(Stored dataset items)

* * * *

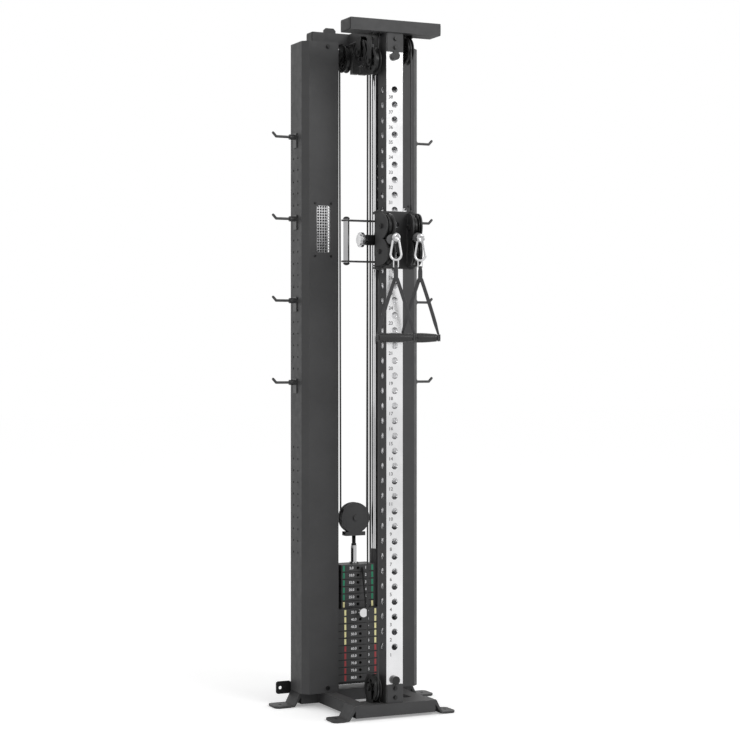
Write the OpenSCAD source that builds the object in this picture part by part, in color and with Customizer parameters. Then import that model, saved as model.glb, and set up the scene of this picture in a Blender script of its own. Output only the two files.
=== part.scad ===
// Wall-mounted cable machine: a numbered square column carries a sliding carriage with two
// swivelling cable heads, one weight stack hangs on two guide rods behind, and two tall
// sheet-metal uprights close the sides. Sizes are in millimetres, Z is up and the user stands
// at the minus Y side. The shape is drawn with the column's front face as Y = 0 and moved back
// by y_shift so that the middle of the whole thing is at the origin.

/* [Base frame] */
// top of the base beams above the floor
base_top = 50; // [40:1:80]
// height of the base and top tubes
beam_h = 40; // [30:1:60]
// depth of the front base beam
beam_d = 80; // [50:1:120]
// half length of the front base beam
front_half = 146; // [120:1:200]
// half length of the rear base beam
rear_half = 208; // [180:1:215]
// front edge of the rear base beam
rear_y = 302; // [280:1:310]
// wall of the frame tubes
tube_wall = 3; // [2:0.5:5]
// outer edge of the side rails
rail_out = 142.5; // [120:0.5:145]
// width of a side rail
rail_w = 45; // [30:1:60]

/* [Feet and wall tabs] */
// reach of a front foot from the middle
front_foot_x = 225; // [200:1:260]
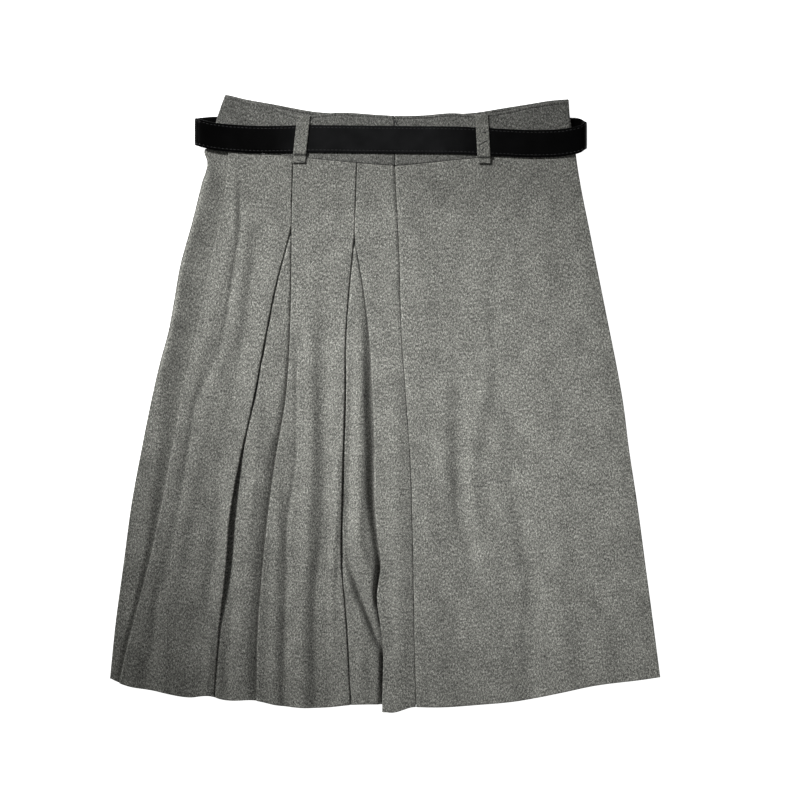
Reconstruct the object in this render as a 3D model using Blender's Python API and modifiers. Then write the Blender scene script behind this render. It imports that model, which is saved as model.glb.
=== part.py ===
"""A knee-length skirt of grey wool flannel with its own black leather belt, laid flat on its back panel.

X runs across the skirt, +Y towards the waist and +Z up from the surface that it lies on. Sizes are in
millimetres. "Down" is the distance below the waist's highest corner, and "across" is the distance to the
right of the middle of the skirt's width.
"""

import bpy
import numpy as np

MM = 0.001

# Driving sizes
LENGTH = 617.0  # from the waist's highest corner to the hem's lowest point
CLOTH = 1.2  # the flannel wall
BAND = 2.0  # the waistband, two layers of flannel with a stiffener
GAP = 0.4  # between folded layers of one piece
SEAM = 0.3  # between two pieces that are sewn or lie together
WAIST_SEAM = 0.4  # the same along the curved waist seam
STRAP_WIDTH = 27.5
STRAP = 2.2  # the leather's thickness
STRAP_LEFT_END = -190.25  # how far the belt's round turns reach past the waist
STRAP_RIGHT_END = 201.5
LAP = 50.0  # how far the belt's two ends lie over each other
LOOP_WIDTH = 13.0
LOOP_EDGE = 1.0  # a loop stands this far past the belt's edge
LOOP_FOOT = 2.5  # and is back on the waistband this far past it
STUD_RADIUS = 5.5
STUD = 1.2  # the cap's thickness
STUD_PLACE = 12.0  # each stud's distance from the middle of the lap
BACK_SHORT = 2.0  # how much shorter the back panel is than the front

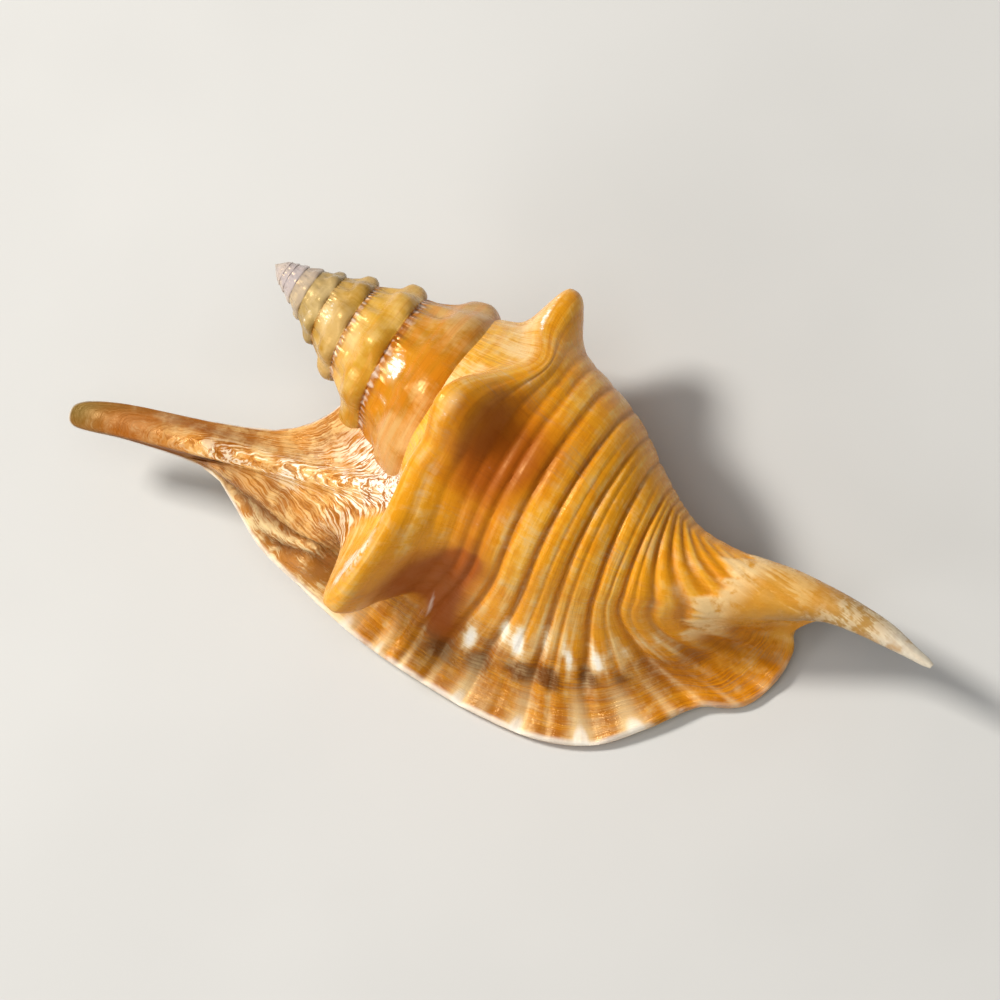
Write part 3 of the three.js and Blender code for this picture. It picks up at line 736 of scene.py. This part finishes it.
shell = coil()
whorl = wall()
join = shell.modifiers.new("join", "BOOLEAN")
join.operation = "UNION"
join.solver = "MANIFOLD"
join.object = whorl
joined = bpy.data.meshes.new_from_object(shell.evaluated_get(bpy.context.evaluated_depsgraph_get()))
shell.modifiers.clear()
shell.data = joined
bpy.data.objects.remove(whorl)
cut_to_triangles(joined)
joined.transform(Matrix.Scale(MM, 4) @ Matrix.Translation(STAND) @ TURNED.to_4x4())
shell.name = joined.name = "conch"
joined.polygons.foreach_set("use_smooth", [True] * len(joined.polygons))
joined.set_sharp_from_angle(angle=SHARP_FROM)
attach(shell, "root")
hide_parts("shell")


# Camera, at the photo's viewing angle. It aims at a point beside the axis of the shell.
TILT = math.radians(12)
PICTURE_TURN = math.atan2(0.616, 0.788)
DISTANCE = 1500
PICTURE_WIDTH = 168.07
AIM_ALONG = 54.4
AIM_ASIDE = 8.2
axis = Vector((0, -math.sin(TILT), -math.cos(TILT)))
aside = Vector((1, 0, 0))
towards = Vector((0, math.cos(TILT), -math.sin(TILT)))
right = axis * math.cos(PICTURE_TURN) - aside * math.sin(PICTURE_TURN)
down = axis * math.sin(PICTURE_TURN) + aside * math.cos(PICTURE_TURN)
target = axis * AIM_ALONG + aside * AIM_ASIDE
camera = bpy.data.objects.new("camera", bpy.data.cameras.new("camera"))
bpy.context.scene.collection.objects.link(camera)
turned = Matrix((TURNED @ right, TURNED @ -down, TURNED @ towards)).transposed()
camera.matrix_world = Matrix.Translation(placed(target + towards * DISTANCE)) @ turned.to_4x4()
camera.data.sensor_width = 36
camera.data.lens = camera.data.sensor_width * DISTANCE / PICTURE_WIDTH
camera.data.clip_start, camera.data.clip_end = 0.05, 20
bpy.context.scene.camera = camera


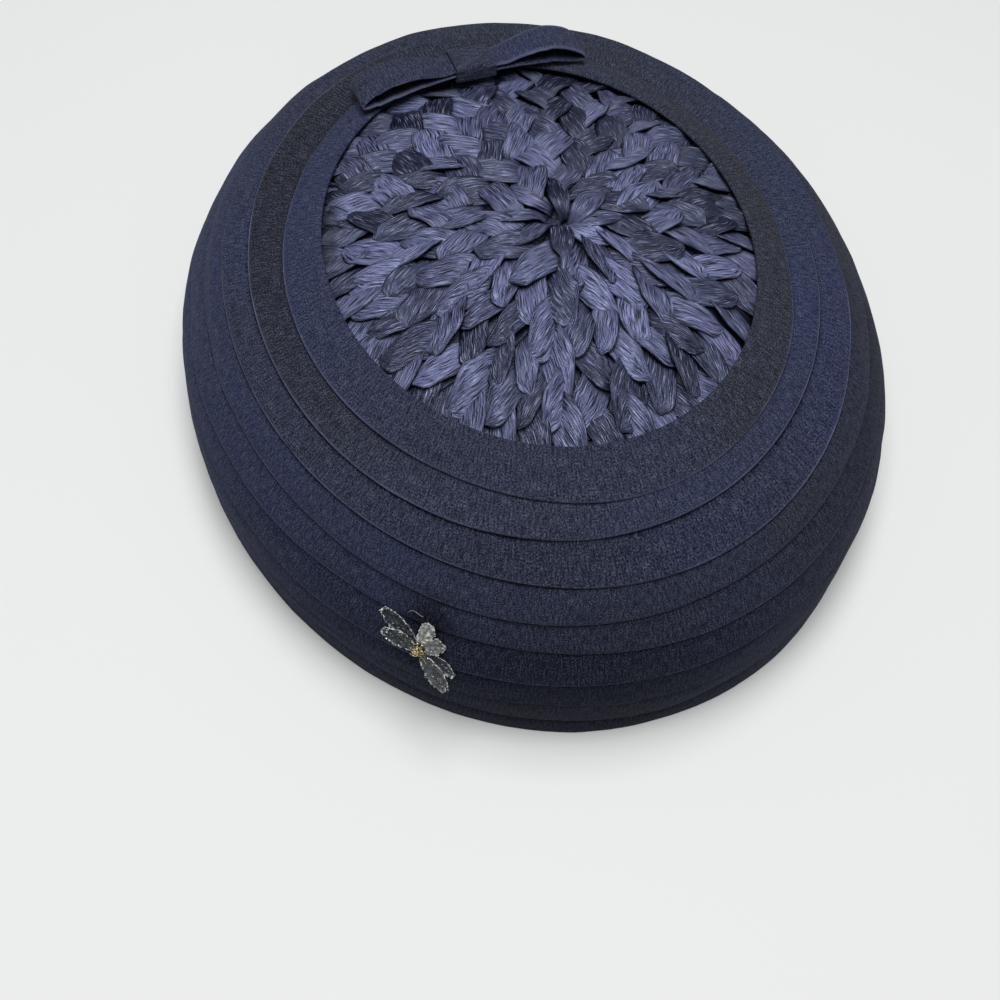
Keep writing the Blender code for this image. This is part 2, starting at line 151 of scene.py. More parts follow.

* * * *

Copy all of the data exactly.

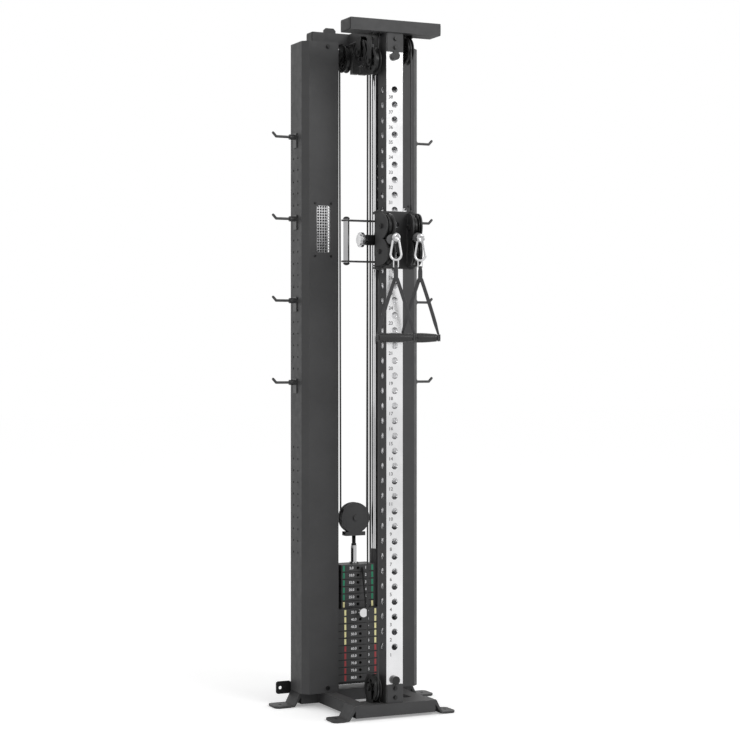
Write the OpenSCAD source that builds the object in this picture part by part, in color and with Customizer parameters. Then import that model, saved as model.glb, and set up the scene of this picture in a Blender script of its own. Output only the two files.
=== part.scad ===
// Wall-mounted cable machine: a numbered square column carries a sliding carriage with two
// swivelling cable heads, one weight stack hangs on two guide rods behind, and two tall
// sheet-metal uprights close the sides. Sizes are in millimetres, Z is up and the user stands
// at the minus Y side. The shape is drawn with the column's front face as Y = 0 and moved back
// by y_shift so that the middle of the whole thing is at the origin.

/* [Base frame] */
// top of the base beams above the floor
base_top = 50; // [40:1:80]
// height of the base and top tubes
beam_h = 40; // [30:1:60]
// depth of the front base beam
beam_d = 80; // [50:1:120]
// half length of the front base beam
front_half = 146; // [120:1:200]
// half length of the rear base beam
rear_half = 208; // [180:1:215]
// front edge of the rear base beam
rear_y = 302; // [280:1:310]
// wall of the frame tubes
tube_wall = 3; // [2:0.5:5]
// outer edge of the side rails
rail_out = 142.5; // [120:0.5:145]
// width of a side rail
rail_w = 45; // [30:1:60]

/* [Feet and wall tabs] */
// reach of a front foot from the middle
front_foot_x = 225; // [200:1:260]
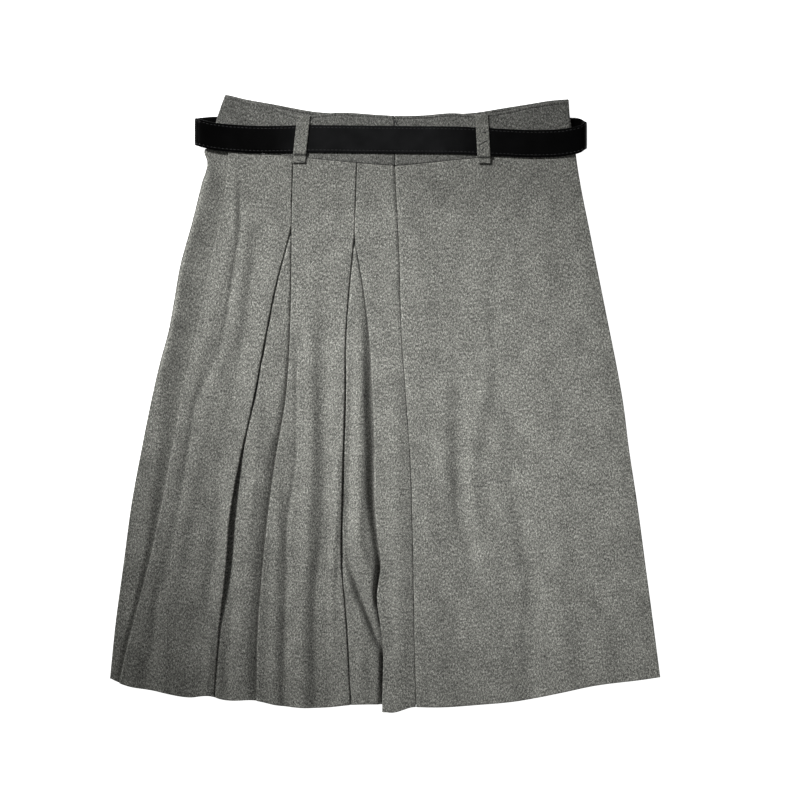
Reconstruct the object in this render as a 3D model using Blender's Python API and modifiers. Then write the Blender scene script behind this render. It imports that model, which is saved as model.glb.
=== part.py ===
"""A knee-length skirt of grey wool flannel with its own black leather belt, laid flat on its back panel.

X runs across the skirt, +Y towards the waist and +Z up from the surface that it lies on. Sizes are in
millimetres. "Down" is the distance below the waist's highest corner, and "across" is the distance to the
right of the middle of the skirt's width.
"""

import bpy
import numpy as np

MM = 0.001

# Driving sizes
LENGTH = 617.0  # from the waist's highest corner to the hem's lowest point
CLOTH = 1.2  # the flannel wall
BAND = 2.0  # the waistband, two layers of flannel with a stiffener
GAP = 0.4  # between folded layers of one piece
SEAM = 0.3  # between two pieces that are sewn or lie together
WAIST_SEAM = 0.4  # the same along the curved waist seam
STRAP_WIDTH = 27.5
STRAP = 2.2  # the leather's thickness
STRAP_LEFT_END = -190.25  # how far the belt's round turns reach past the waist
STRAP_RIGHT_END = 201.5
LAP = 50.0  # how far the belt's two ends lie over each other
LOOP_WIDTH = 13.0
LOOP_EDGE = 1.0  # a loop stands this far past the belt's edge
LOOP_FOOT = 2.5  # and is back on the waistband this far past it
STUD_RADIUS = 5.5
STUD = 1.2  # the cap's thickness
STUD_PLACE = 12.0  # each stud's distance from the middle of the lap
BACK_SHORT = 2.0  # how much shorter the back panel is than the front

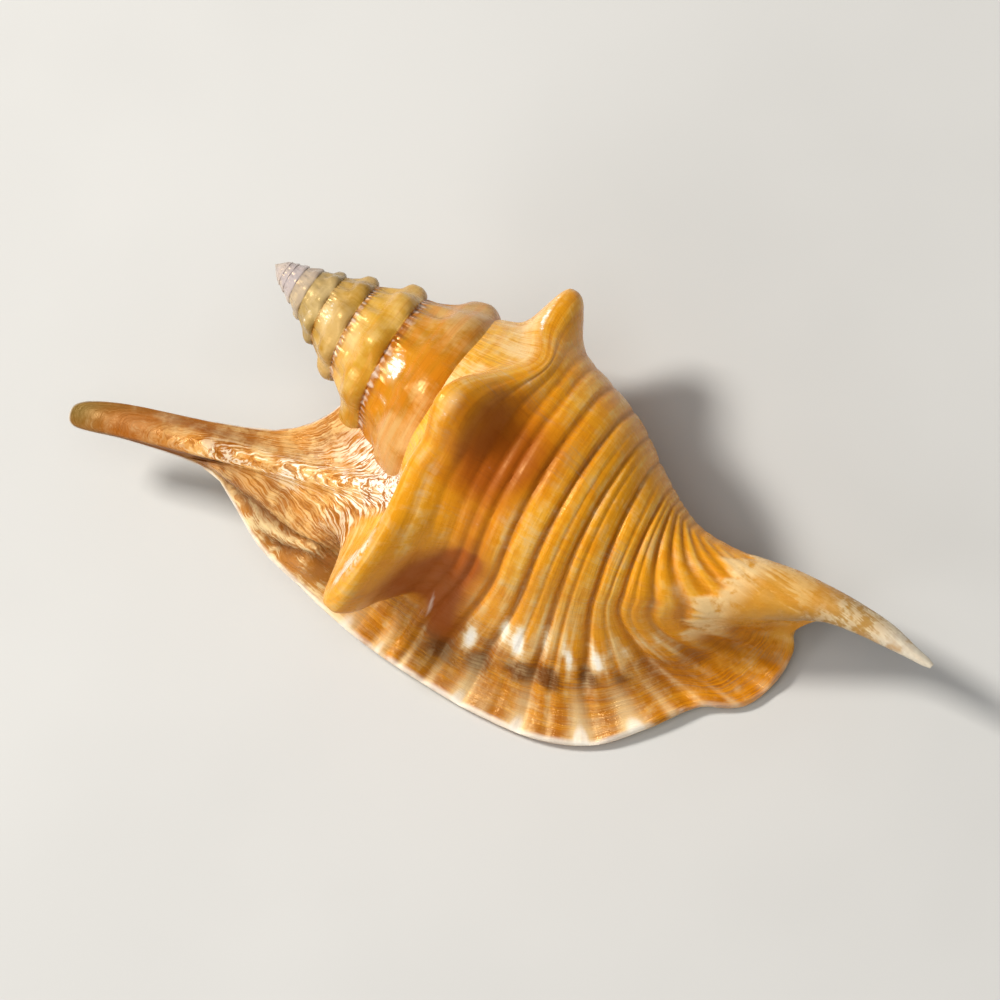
Write part 3 of the three.js and Blender code for this picture. It picks up at line 736 of scene.py. This part finishes it.
shell = coil()
whorl = wall()
join = shell.modifiers.new("join", "BOOLEAN")
join.operation = "UNION"
join.solver = "MANIFOLD"
join.object = whorl
joined = bpy.data.meshes.new_from_object(shell.evaluated_get(bpy.context.evaluated_depsgraph_get()))
shell.modifiers.clear()
shell.data = joined
bpy.data.objects.remove(whorl)
cut_to_triangles(joined)
joined.transform(Matrix.Scale(MM, 4) @ Matrix.Translation(STAND) @ TURNED.to_4x4())
shell.name = joined.name = "conch"
joined.polygons.foreach_set("use_smooth", [True] * len(joined.polygons))
joined.set_sharp_from_angle(angle=SHARP_FROM)
attach(shell, "root")
hide_parts("shell")


# Camera, at the photo's viewing angle. It aims at a point beside the axis of the shell.
TILT = math.radians(12)
PICTURE_TURN = math.atan2(0.616, 0.788)
DISTANCE = 1500
PICTURE_WIDTH = 168.07
AIM_ALONG = 54.4
AIM_ASIDE = 8.2
axis = Vector((0, -math.sin(TILT), -math.cos(TILT)))
aside = Vector((1, 0, 0))
towards = Vector((0, math.cos(TILT), -math.sin(TILT)))
right = axis * math.cos(PICTURE_TURN) - aside * math.sin(PICTURE_TURN)
down = axis * math.sin(PICTURE_TURN) + aside * math.cos(PICTURE_TURN)
target = axis * AIM_ALONG + aside * AIM_ASIDE
camera = bpy.data.objects.new("camera", bpy.data.cameras.new("camera"))
bpy.context.scene.collection.objects.link(camera)
turned = Matrix((TURNED @ right, TURNED @ -down, TURNED @ towards)).transposed()
camera.matrix_world = Matrix.Translation(placed(target + towards * DISTANCE)) @ turned.to_4x4()
camera.data.sensor_width = 36
camera.data.lens = camera.data.sensor_width * DISTANCE / PICTURE_WIDTH
camera.data.clip_start, camera.data.clip_end = 0.05, 20
bpy.context.scene.camera = camera


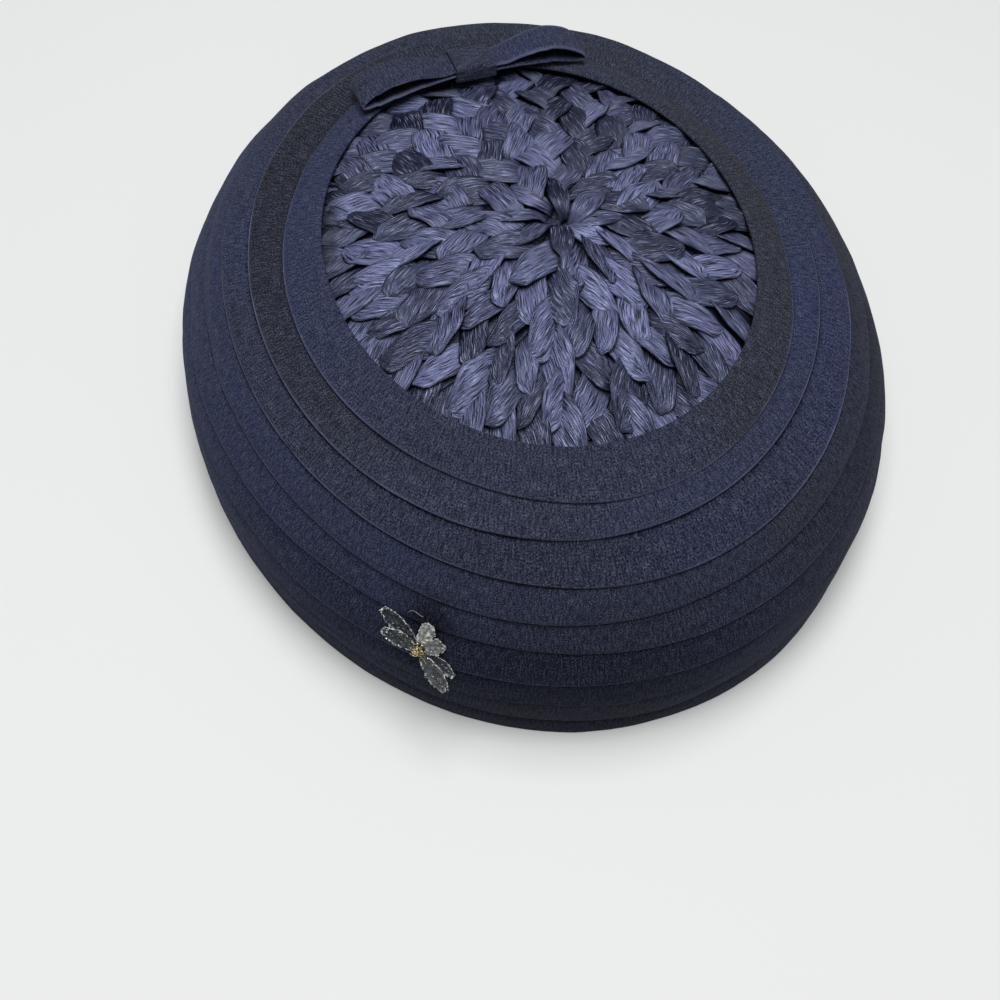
Keep writing the Blender code for this image. This is part 2, starting at line 151 of scene.py. More parts follow.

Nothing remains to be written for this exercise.